In a 5-4 split with Justice Elena Kagan writing for the majority, the Court ruled that mandatory life-without-parole sentences for people under 18 constituted cruel and unusual punishment in violation of the Eighth Amendment.
Judges must take into account "the mitigating qualities of youth" when sentencing juveniles -- even those convicted for serious and violent crimes. Specifically, the mitigating circumstances that must be taken into account include the offender's age, childhood, life experience, degree of responsibility the youth was capable of exercising, and the chances for rehabilitation.

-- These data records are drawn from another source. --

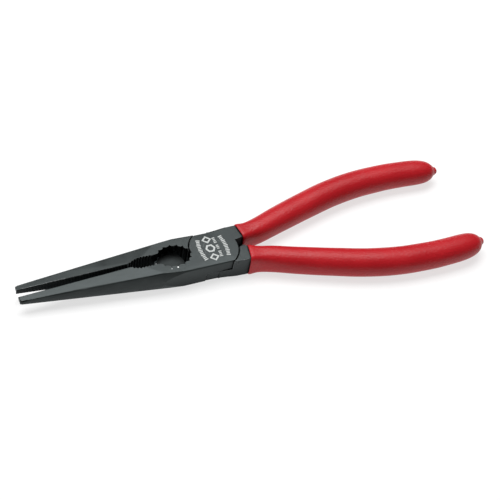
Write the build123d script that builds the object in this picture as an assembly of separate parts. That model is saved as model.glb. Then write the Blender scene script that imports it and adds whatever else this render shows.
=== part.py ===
from build123d import *
import math
import os

# Long-nose pliers with a lap joint, a pipe grip behind the jaws and dip-coated handles.
# Millimetres. +X runs from the tips to the handle ends, +Z is the pivot axis, and the origin is the
# pivot's centre on the underside of the joint. Both halves are drawn closed, then opened to their rest pose.

# Head and joint
head_thickness = 9.8
head_half_width = 8.8
mid_plane = head_thickness / 2
disc_radius = 10.3
disc_clearance = 0.3
layer_gap = 0.06
rim_break = 0.15
edge_radius = 0.8
rest_half_angle = 1.1

# How far cutting tools reach: just past a surface, and right past the part
over = 1.0
reach = 60.0

# Jaws
tip_x = -81.3
tip_cone_radius = 2.6
cone_slope = 0.1087
taper_start_x = -33.0
taper_draft = 0.09
taper_edge_radius = 0.7
long_edge = 40.0
nose_radius = 0.7
nose_bulge = 0.3
jaw_root_x = 0.0
tip_thickness = 2.8
face_gap = 0.05
face_edge_break = 0.4
serration_pitch = 1.2
serration_depth = 0.15
serration_end_x = -37.0

# Fine teeth ahead of the pipe grip
fine_start_x = -36.6
fine_end_x = -25.0
fine_half_gap = 2.3
fine_pitch = 1.29
fine_depth = 0.55
fine_rise_share = 0.5
fine_rise_power = 0.8

# Pipe grip
pipe_centre_x = -17.5
pipe_half_length = 7.6
pipe_half_gap = 5.6
pipe_neck_half_gap = 2.2
pipe_bumps = 7
bump_height = 0.85
web_centre_x = -18.3
web_radius = 5.9
web_bottom = 2.4
web_top = 5.0
web_relief_radius = 6.4
web_relief_top = 5.25

# Rivet
rivet_radius = 3.0
rivet_head_radius = 4.4
rivet_head_depth = 1.5
rivet_head_rim = 0.5
rivet_clearance = 0.05

# Handles, in the closed pose. Each station gives the distance along X, the centre line's distance from
# the middle, the half width, the half thickness and the corner radius.
tang_stations = (
    (0.0, 5.0, 3.9, 4.9, 0.4),
    (6.0, 5.5, 3.6, 4.9, 0.4),
    (13.0, 5.7, 3.55, 4.9, 0.4),
    (18.0, 6.4, 3.5, 4.4, 1.0),
    (24.0, 7.8, 3.8, 4.2, 1.6),
    (34.0, 11.0, 4.3, 4.2, 2.4),
    (52.0, 16.3, 4.7, 4.3, 2.6),
    (64.0, 19.4, 4.8, 4.3, 2.6),
    (77.0, 21.4, 4.8, 4.3, 2.6),
    (91.0, 22.1, 4.6, 4.2, 2.6),
    (101.0, 21.8, 4.4, 4.0, 2.4),
    (111.0, 20.7, 3.6, 3.4, 2.0),
)
grip_stations = (
    (13.5, 5.8, 4.3, 5.5, 1.5),
    (18.0, 6.4, 4.4, 5.45, 2.6),
    (24.0, 7.8, 4.95, 5.5, 4.2),
    (34.0, 11.0, 5.65, 5.6, 5.2),
    (52.0, 16.3, 6.05, 5.75, 5.6),
    (64.0, 19.4, 6.2, 5.8, 5.65),
    (77.0, 21.4, 6.2, 5.75, 5.6),
    (91.0, 22.1, 6.05, 5.65, 5.5),
    (101.0, 21.8, 6.0, 5.55, 5.4),
    (108.0, 21.1, 5.85, 5.4, 5.25),
    (112.5, 20.5, 5.35, 5.0, 4.85),
    (115.3, 20.1, 4.3, 4.1, 3.95),
    (116.9, 19.9, 2.9, 2.8, 2.7),
    (117.7, 19.8, 2.0, 1.95, 1.9),
    (118.4, 19.75, 1.7, 1.65, 1.6),
    (118.9, 19.7, 1.25, 1.2, 1.15),
    (119.2, 19.7, 0.6, 0.6, 0.55),
)
lug_points = ((9.0, 2.6), (10.6, 2.2), (11.9, 1.3), (13.0, 1.5), (14.2, 2.7), (14.2, 4.0), (9.0, 4.0))


def slab(x_low, x_high, y_low, y_high, z_low, z_high):
    """A box given by its limits."""
    centre = ((x_low + x_high) / 2, (y_low + y_high) / 2, (z_low + z_high) / 2)
    return Pos(*centre) * Box(x_high - x_low, y_high - y_low, z_high - z_low)


def disc(radius, z_low, z_high, x=0.0):
    """A cylinder on the Z axis, or on a parallel axis at x."""
    return Pos(x, 0, (z_low + z_high) / 2) * Cylinder(radius, z_high - z_low)


def cone_ring(r_low, r_high, z_low, z_high):
    """A frustum on the Z axis."""
    return Pos(0, 0, (z_low + z_high) / 2) * Cone(r_low, r_high, z_high - z_low)


def prism(points, z_low, z_high):
    """A closed polygon in XY, extruded upwards."""
    outline = make_face(Polyline(*points, close=True))
    return Pos(0, 0, z_low) * extrude(outline, z_high - z_low)


def jaw_blank():
    """Both jaws as one tapering body: a cone with a rounded nose, and a flat top and bottom."""
    root_radius = tip_cone_radius + cone_slope * (jaw_root_x - tip_x)
    nose_x = tip_x + nose_radius
    nose_side = tip_cone_radius + cone_slope * nose_radius
    inset = nose_bulge * nose_radius
    nose_middle = (tip_x + inset, tip_cone_radius - inset)
    front = Line((tip_x, 0), (tip_x, tip_cone_radius - nose_radius))
    nose = ThreePointArc(front @ 1, nose_middle, (nose_x, nose_side))
    rest = Polyline(nose @ 1, (jaw_root_x, root_radius), (jaw_root_x, 0), (tip_x, 0))
    profile = make_face(front.edges() + nose.edges() + rest.edges())
    cone = Pos(0, 0, mid_plane) * revolve(profile, Axis.X)
    return cone & slab(tip_x - over, jaw_root_x, -head_half_width, head_half_width, 0, head_thickness)


def taper_plane():
    """The tapered top of the -Y jaw, which also falls a little towards its outer side."""
    slope = (head_thickness - tip_thickness) / 2 / (taper_start_x - tip_x)
    normal = (-slope, -taper_draft, 1)
    return Plane(origin=(taper_start_x, 0, head_thickness), x_dir=(1, 0, slope), z_dir=normal)


def taper_cutter():
    """Everything above the tapered top."""
    return taper_plane() * Pos(0, 0, reach / 2) * Box(4 * reach, 4 * reach, reach)


def face_edge_cutter():
    """Breaks the edge between the tapered top and the gripping face."""
    depth = face_edge_break + face_gap
    corner = make_face(Polyline((over, over), (-depth - over, over), (over, -depth - over), close=True))
    return taper_plane() * Pos(-reach, 0, 0) * extrude(Plane.YZ * corner, 2 * reach)


def round_taper_edges(jaw):
    """Rounds the long edges between the tapered faces and the cone."""
    middles = [(edge, edge @ 0.5) for edge in jaw.edges() if edge.length > long_edge]
    edges = [edge for edge, middle in middles if middle.Y < -tip_cone_radius and middle.X < taper_start_x]
    return fillet(edges, taper_edge_radius)


def serration_points():
    """Cross teeth on the flat gripping face, from the tip backwards."""
    points = [(tip_x - over, -face_gap)]
    count = int((serration_end_x - tip_x) / serration_pitch)
    for i in range(count):
        x = serration_end_x - (count - i) * serration_pitch
        points.append((x, -face_gap))
        points.append((x + serration_pitch / 2, -face_gap - serration_depth))
    points.append((serration_end_x, -face_gap))
    return points


def fine_curve(x):
    """Depth of the fine-toothed hollow at x."""
    share = (x - fine_start_x) / (fine_end_x - fine_start_x)
    return fine_half_gap * math.sin(math.pi / 2 * min(1.0, share / fine_rise_share)) ** fine_rise_power


def fine_points():
    """V teeth along the fine-toothed hollow."""
    points = [(fine_start_x, -face_gap)]
    count = int((fine_end_x - fine_start_x) / fine_pitch)
    for i in range(count):
        x = fine_start_x + (i + 0.5) * fine_pitch
        points.append((x, -face_gap - fine_curve(x)))
        x += fine_pitch / 2
        points.append((x, -face_gap - max(fine_curve(x) - fine_depth, 0.0)))
    return points


def pipe_point(angle, inset=0.0):
    """A point on the pipe grip's oval, the angle counted from its front end."""
    x = pipe_centre_x - (pipe_half_length - inset) * math.cos(angle)
    return (x, -(pipe_half_gap - inset) * math.sin(angle))


def pipe_edges(start):
    """Round bumps along the pipe grip's oval, with a sharp notch between each two."""
    first_angle = math.asin(-start[1] / pipe_half_gap)
    step = (math.pi - first_angle) / pipe_bumps
    edges = []
    last = start
    for i in range(pipe_bumps):
        angle = first_angle + (i + 1) * step
        corner = pipe_point(angle)
        edges.append(ThreePointArc(last, pipe_point(angle - step / 2, bump_height), corner))
        last = corner
    return edges


def inner_void():
    """Everything on the open side of one jaw's gripping profile."""
    flat = serration_points() + fine_points()
    neck = pipe_point(math.asin(pipe_neck_half_gap / pipe_half_gap))
    flat.append(neck)
    edges = [Polyline(*flat)] + pipe_edges(neck)
    end = edges[-1] @ 1
    edges.append(Polyline((end.X, end.Y), (end.X, reach), (tip_x - over, reach), flat[0]))
    outline = make_face([edge for curve in edges for edge in curve.edges()])
    return Pos(0, 0, -over) * extrude(outline, head_thickness + 2 * over)


def side_edge_cutter():
    """Rounds the long upper edge of the head on its -Y side."""
    y = -head_half_width
    z = head_thickness
    diagonal = edge_radius * (1 - math.sqrt(0.5))
    start = (y, z - edge_radius)
    end = (y + edge_radius, z)
    round_edge = ThreePointArc(start, (y + diagonal, z - diagonal), end)
    outside = Polyline(end, (end[0], z + over), (y - over, z + over), (y - over, start[1]), start)
    face = Plane.YZ * make_face(round_edge.edges() + outside.edges())
    return Pos(-reach / 2, 0, 0) * extrude(face, reach)


def station_section(station, angle):
    """A rounded rectangle across the handle at one station, square to its centre line."""
    x, y, half_width, half_thickness, corner = station
    plane = Plane(
        origin=(x, y, mid_plane),
        x_dir=(-math.sin(angle), math.cos(angle), 0),
        z_dir=(math.cos(angle), math.sin(angle), 0),
    )
    return plane * RectangleRounded(2 * half_width, 2 * half_thickness, corner)


def centre_line_angle(stations, i):
    """The centre line's direction at station i, from its neighbours. It starts straight along X."""
    if i == 0:
        return 0.0
    before = stations[i - 1]
    after = stations[min(i + 1, len(stations) - 1)]
    return math.atan2(after[1] - before[1], after[0] - before[0])


def handle_loft(stations):
    """A smooth body through the stations."""
    return loft([station_section(s, centre_line_angle(stations, i)) for i, s in enumerate(stations)])


def both_sides(tool):
    """A cutting tool together with its mirror image below the mid plane."""
    return tool + mirror(tool, Plane.XY.offset(mid_plane))


def upper_disc():
    """The half's own disc, with a broken rim and flats in line with the head's sides."""
    rim = head_thickness - rim_break
    low = disc(disc_radius, mid_plane + layer_gap / 2, rim)
    top = cone_ring(disc_radius, disc_radius - rim_break, rim, head_thickness)
    width = slab(-reach, reach, -head_half_width, head_half_width, -over, head_thickness + over)
    edge = side_edge_cutter()
    return ((low + top) & width) - edge - mirror(edge, Plane.XZ)


def disc_room():
    """Room in the lower layer for the other half's disc, with a broken rim."""
    radius = disc_radius + disc_clearance
    well = disc(radius, -over, mid_plane + layer_gap / 2)
    flare = cone_ring(radius + over + rim_break, radius, -over, rim_break)
    return well + flare


def bare_half():
    """One forged half, closed: jaw at -Y, disc in the upper layer, handle at +Y."""
    jaw = jaw_blank() & slab(tip_x - over, jaw_root_x, -reach, 0, -over, head_thickness + over)
    jaw = round_taper_edges(jaw - both_sides(taper_cutter()))
    jaw = jaw - both_sides(face_edge_cutter()) - both_sides(side_edge_cutter())
    room = slab(0, 3 * reach, -reach, reach, 0, head_thickness)
    handle = handle_loft(tang_stations) & room
    handle = handle + prism(lug_points, 0, mid_plane - layer_gap / 2)
    half = jaw + handle - disc_room() + upper_disc()
    return half - inner_void()


def turned(shape):
    """The same shape turned over about the tool's long centre line."""
    return Pos(0, 0, mid_plane) * Rot(180, 0, 0) * Pos(0, 0, -mid_plane) * shape


def rivet(clearance):
    """The flush rivet: a shank with a flared end at each face."""
    r = rivet_radius + clearance
    head = rivet_head_radius + clearance
    z_rim = rivet_head_rim + clearance
    z_neck = rivet_head_depth + rivet_head_rim + clearance
    low = disc(head, 0, z_rim) + cone_ring(head, r, z_rim, z_neck)
    return low + turned(low) + disc(r, z_neck, head_thickness - z_neck)


def web():
    """The round half-depth floor in the lower jaw's side of the pipe grip."""
    return disc(web_radius, web_bottom, web_top, web_centre_x)


def web_relief():
    """Room for that floor in the other jaw."""
    return disc(web_relief_radius, -over, web_relief_top, web_centre_x)


def write(shape, node):
    shape.label = node
    export_step(shape, "parts/" + node + ".step")


open_a = Rot(0, 0, rest_half_angle)
open_b = Rot(0, 0, -rest_half_angle)
bare = bare_half()
half_a = bare + web() - rivet(0)
half_b = turned(bare) - web_relief() - rivet(rivet_clearance)
grip_a = handle_loft(grip_stations) - bare

os.makedirs("parts", exist_ok=True)
write(open_a * half_a, "jaw_half_a")
write(open_b * half_b, "jaw_half_b")
write(open_a * rivet(0), "pivot_rivet")
write(open_a * grip_a, "grip_a")
write(open_b * turned(grip_a), "grip_b")
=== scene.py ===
import math

import bmesh
import bpy
from mathutils import Matrix, Vector, noise
from mathutils.bvhtree import BVHTree


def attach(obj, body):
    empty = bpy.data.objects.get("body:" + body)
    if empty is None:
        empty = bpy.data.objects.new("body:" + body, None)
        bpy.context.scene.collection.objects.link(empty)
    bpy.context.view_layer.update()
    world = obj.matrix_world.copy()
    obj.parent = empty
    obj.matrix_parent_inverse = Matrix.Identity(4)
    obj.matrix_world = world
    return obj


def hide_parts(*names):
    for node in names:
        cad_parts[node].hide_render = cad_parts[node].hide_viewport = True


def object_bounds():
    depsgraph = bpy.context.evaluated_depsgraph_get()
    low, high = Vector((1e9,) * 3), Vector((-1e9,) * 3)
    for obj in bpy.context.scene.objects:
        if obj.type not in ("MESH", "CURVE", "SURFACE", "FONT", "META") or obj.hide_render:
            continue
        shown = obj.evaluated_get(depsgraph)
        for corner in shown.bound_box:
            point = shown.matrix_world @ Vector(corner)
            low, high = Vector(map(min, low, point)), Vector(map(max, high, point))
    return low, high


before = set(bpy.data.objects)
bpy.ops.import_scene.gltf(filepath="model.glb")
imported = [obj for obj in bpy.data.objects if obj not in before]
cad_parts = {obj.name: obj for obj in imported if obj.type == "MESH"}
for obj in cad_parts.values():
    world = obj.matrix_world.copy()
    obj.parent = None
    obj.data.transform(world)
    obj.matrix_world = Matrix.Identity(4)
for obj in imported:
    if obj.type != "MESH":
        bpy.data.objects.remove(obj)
cad_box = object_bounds()

MM = 0.001
HEAD_THICKNESS = 9.8
MID_PLANE = HEAD_THICKNESS / 2
REST_HALF_ANGLE = 1.1

# Camera, in degrees and millimetres
CAMERA_AZIMUTH = -31.57
CAMERA_ELEVATION = 48.0
CAMERA_ROLL = 12.84
CAMERA_DISTANCE = 470.0
CAMERA_TARGET = (18.6, 2.5, 0.0)
FOCAL_PIXELS = 1114.4
IMAGE_PIXELS = 500
SENSOR_MM = 36.0

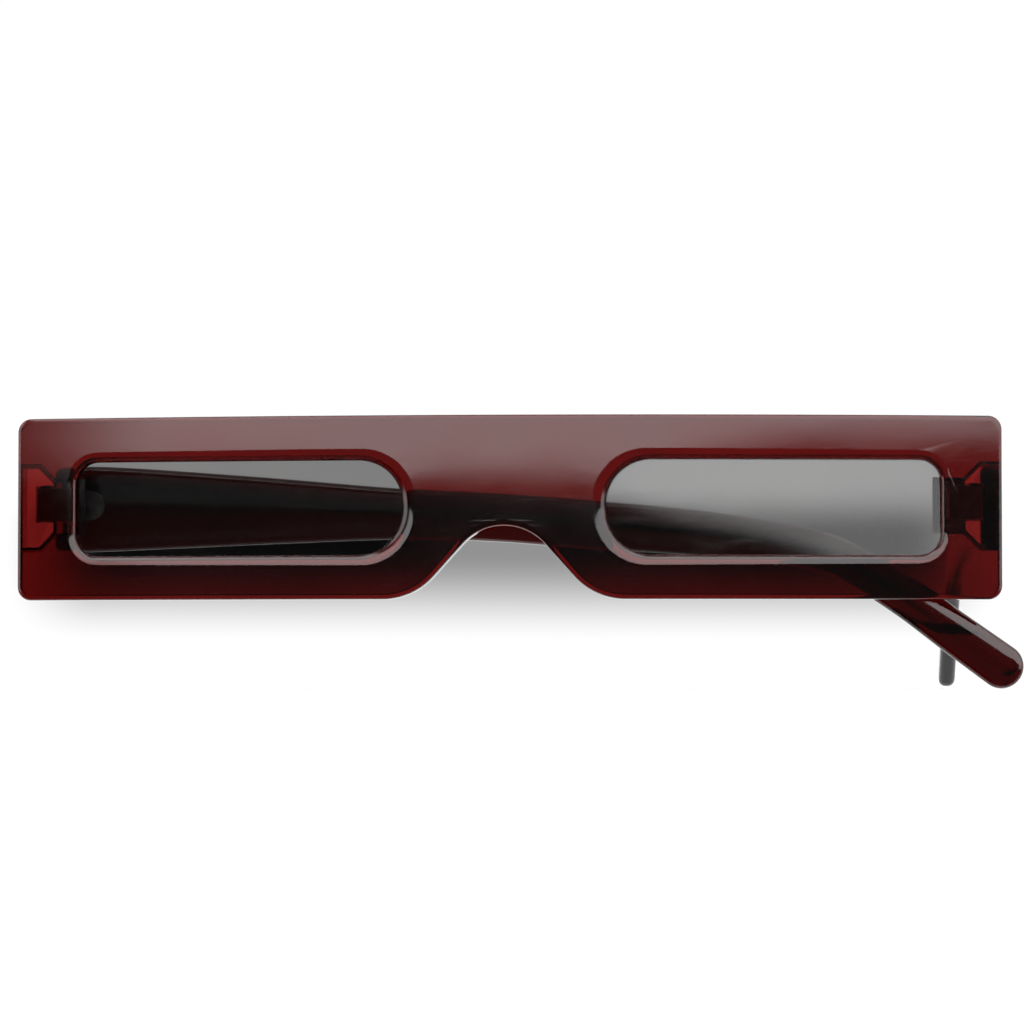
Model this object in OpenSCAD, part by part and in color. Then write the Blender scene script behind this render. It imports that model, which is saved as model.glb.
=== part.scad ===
// Flat top sunglasses with a thick plastic front and two folding temples.
// The origin is the crown of the nose arch, in the middle of the front's thickness.
// The front faces -Y, +Z is up as worn, and an open temple points along +Y.
// At rest the left temple is folded behind the lenses and the right one stands open.

/* [Front] */
// Width of the front over both ends
front_w = 144; // [138:0.5:152]
// Height of the front
front_h = 26.7; // [24:0.1:32]
// Radius of the front's outer face, seen from above
front_r = 380; // [340:5:460]
// Thickness of the rims and the bridge
front_t = 4; // [3.4:0.1:4.4]
// Rounding of the long top and bottom edges
edge_r = 1.2; // [0.6:0.1:1.5]
// Radius of the four outer corners
corner_r = 2; // [1:0.1:4]

/* [Lens openings] */
// Distance between the two openings
open_gap = 29.4; // [26:0.1:33]
// Width of an opening
open_w = 48.4; // [44:0.1:49]
// Height of an opening
open_h = 13.8; // [12:0.1:16]
// Corner radius on the temple side
open_outer_r = 3.2; // [1.5:0.1:5]
// Corner radius on the nose side
open_inner_r = 6.6; // [4:0.1:6.8]

/* [Lenses] */
// Thickness of a lens
lens_t = 1.8; // [1.4:0.1:2.2]
// Depth of the front's face over the lens
lens_set = 1.1; // [0.8:0.1:1.4]
// Depth of the groove that holds the lens
groove_d = 0.8; // [0.5:0.1:1.2]
// Gap round the lens in its groove
lens_gap = 0.05; // [0.02:0.01:0.1]

/* [Nose arch] */
// Height of material over the crown of the arch
bridge_h = 16.06; // [14:0.1:18]
// Radius of the arch
arch_r = 8; // [7:0.1:9]
// Slope of the arch's flanks
flank_deg = 48; // [42:1:54]
// Radius where a flank runs into the lower edge
flare_r = 10; // [7:0.5:11]

/* [Endpieces] */
// Distance from the front's end to the start of the ramp at its back
ramp_out = 9.1; // [8.6:0.1:9.6]
// Distance from the front's end to the flat of the endpiece
shelf_out = 5.7; // [5.4:0.1:6.4]
// Distance from the front's end to the raised seat of the temple
lug_out = 4.7; // [4.4:0.1:4.9]
// Height of the lug that takes the temple's end
lug_h = 13; // [12.5:0.1:14]
// Length of the lug at its full height
lug_flat = 3.4; // [3:0.1:4]
// Height of the neck between the lug and the rim
lug_neck_h = 8.2; // [7:0.1:9]
// Height of the lug's middle over the lens line
lug_z = 0.3; // [0:0.1:0.6]
// Thickness of the hollow lug's walls
wall_t = 0.7; // [0.5:0.1:1]
// Thickness of the front where the lug is hollow
floor_t = 2.2; // [1.6:0.1:3]

/* [Temples] */
// Length of a temple from its hinge pin to its tip
temple_len = 143.2; // [138:0.2:150]
// Thickness of a temple
temple_t = 3; // [2.6:0.1:3.2]
// Height of the temple's end at the hinge
head_h = 12.2; // [10:0.1:12.4]
// Height of the temple in the middle
arm_h = 7.1; // [6:0.1:8]
// Height of the temple at the ear bend
neck_h = 5.5; // [4.6:0.1:6.4]
// Height of the rounded tip
tip_h = 6.5; // [5.6:0.1:7.4]
// Slope of the tip
tip_deg = 36; // [30:0.5:42]
// Fold of the inner temple past the square position
inner_fold = 1.45; // [1.3:0.05:1.5]
// Angle of the outer temple short of the square position when folded
outer_fold = 1.4; // [1.3:0.1:2.5]

/* [Hinges] */
// Distance from the front's end to the hinge pin
hinge_inset = 4; // [3.8:0.05:4.1]
// Depth of the hinge pins behind the front's face at the bridge
hinge_depth = 11.95; // [11.8:0.05:12.4]
// Height of the hinges' middle over the lens line
hinge_z = 0.8; // [0.4:0.1:1]
// Radius of the knuckles
knuckle_r = 1; // [0.9:0.05:1.05]
// Height of the three knuckles together
barrel_h = 4.8; // [4.2:0.1:5.4]
// Gap between neighbouring knuckles
knuckle_gap = 0.05; // [0.03:0.01:0.1]
// Radius of the hinge screw
screw_r = 0.6; // [0.5:0.05:0.65]
// Radial clearance of the temple's knuckle on the screw
screw_clear = 0.05; // [0.02:0.01:0.08]
// Radius of the screw's head
screw_head_r = 0.95; // [0.8:0.05:1]
// Height of the screw's head
screw_head_h = 0.5; // [0.4:0.1:0.7]
// Thickness of the hinge leaves
leaf_t = 0.7; // [0.5:0.1:0.8]
// Height of the temple's leaf
leaf_h = 4.4; // [3.8:0.1:4.6]
// Length of the temple's leaf from the pin
leaf_len = 8.2; // [6.5:0.1:10]
// Depth of the leaf's seat in the temple
leaf_inlay = 0.2; // [0.1:0.05:0.4]
// Width of the anchor plate moulded into the endpiece
anchor_w = 4.8; // [4:0.1:5]
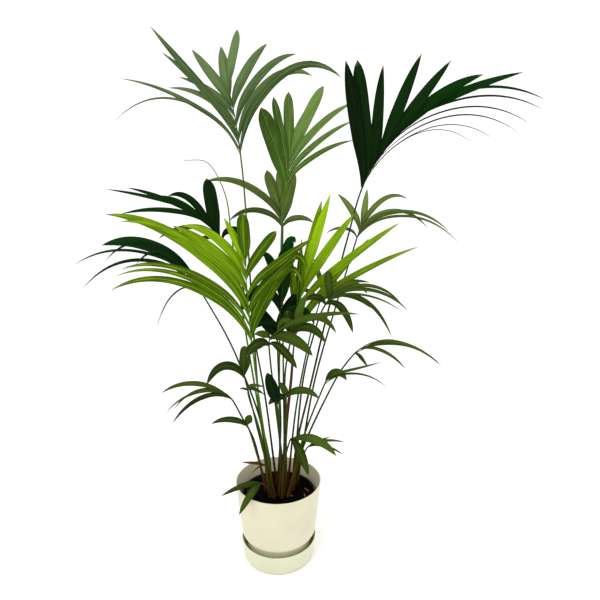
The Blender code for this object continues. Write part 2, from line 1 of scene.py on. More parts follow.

Courts have split over the nature of the Supreme Court's decision -- namely, whether the opinion is substantive or procedural in nature. Albeit a technical question, the implications are serious. A substantive rule would apply retroactively, whereas a procedural rule would not.
It's becoming increasingly clear that states are struggling with how to apply the Court's decision -- and states within the Eighth Circuit are no exception.
Timothy Patrick Chambers, who killed a police officer when he was 17, challenged his life-without-parole sentence after the Miller ruling. But the Minnesota Supreme Court rejected his appeal on the grounds that the Court's decision was not a substantive ban on such sentences, but a procedural change.
In contrast, the Iowa Supreme Court applied the opinion retroactively. In fact, the court took the Miller ruling one step further and ordered two juvenile cases for resentencing that didn't involve mandatory life terms, reports the Des Moines Register.
The court said the sentences were the "practical equivalent" of a mandatory life sentence.
The line of cases on this matter has sharply divided the court. Justice Edward Mansfield is concerned the court's broad interpretation of the Miller decision could produce a "flurry" of court hearings, according to the Register.
The Eighth Circuit Court of Appeals may very well step into the fray and lend some guidance on how best to interpret Miller -- scores of inmates and their lawyers are surely counting it.